Make a tally of the lines in the records that include the string "type", and give only that number.

***** Raw records *****

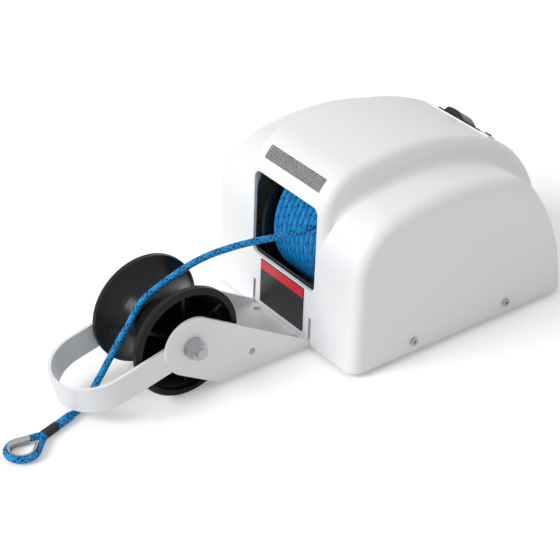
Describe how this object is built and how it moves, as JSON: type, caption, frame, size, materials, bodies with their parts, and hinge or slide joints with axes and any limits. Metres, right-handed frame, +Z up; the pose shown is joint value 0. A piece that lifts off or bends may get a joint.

*****
***** Raw records *****

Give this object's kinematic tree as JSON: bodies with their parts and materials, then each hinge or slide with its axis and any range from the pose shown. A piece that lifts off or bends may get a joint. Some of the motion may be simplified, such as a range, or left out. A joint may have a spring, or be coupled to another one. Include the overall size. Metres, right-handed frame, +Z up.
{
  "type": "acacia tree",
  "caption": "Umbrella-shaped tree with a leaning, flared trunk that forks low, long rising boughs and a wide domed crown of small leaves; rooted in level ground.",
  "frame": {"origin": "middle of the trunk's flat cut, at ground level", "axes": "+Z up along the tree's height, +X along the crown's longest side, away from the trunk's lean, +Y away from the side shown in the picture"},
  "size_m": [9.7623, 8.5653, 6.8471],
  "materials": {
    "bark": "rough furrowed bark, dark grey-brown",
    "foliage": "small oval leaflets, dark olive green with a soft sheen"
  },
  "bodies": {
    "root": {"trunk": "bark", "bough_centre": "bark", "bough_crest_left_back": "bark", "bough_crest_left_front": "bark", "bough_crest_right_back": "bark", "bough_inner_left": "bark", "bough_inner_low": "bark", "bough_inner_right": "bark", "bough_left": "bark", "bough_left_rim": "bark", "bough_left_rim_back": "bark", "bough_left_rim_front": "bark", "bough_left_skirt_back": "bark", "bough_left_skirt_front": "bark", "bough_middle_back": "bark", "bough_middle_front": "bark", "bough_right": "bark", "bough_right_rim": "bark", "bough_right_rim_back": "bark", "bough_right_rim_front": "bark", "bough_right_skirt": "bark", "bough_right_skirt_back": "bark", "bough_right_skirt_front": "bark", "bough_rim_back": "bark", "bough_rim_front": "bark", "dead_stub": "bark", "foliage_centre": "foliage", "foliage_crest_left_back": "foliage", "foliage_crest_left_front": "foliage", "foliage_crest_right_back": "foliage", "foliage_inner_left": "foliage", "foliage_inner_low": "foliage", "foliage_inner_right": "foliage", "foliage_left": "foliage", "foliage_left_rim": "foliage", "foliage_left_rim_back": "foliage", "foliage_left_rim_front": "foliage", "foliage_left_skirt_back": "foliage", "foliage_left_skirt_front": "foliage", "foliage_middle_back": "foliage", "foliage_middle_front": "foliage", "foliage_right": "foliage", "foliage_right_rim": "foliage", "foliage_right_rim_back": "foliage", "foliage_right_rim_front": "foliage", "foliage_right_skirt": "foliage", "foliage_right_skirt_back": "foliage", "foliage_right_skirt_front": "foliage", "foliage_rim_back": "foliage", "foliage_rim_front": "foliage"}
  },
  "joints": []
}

*****
***** Raw records *****

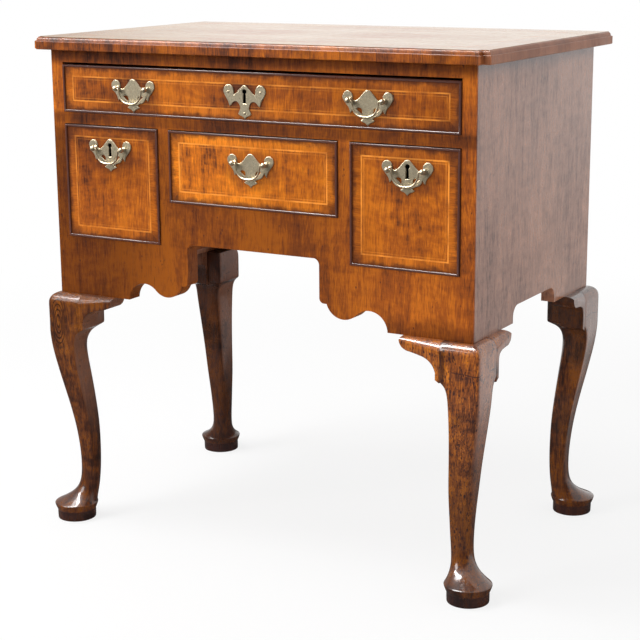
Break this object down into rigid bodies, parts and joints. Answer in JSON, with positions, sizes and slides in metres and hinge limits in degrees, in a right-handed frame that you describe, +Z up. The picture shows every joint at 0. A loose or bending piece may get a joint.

*****

■ **Task response**
2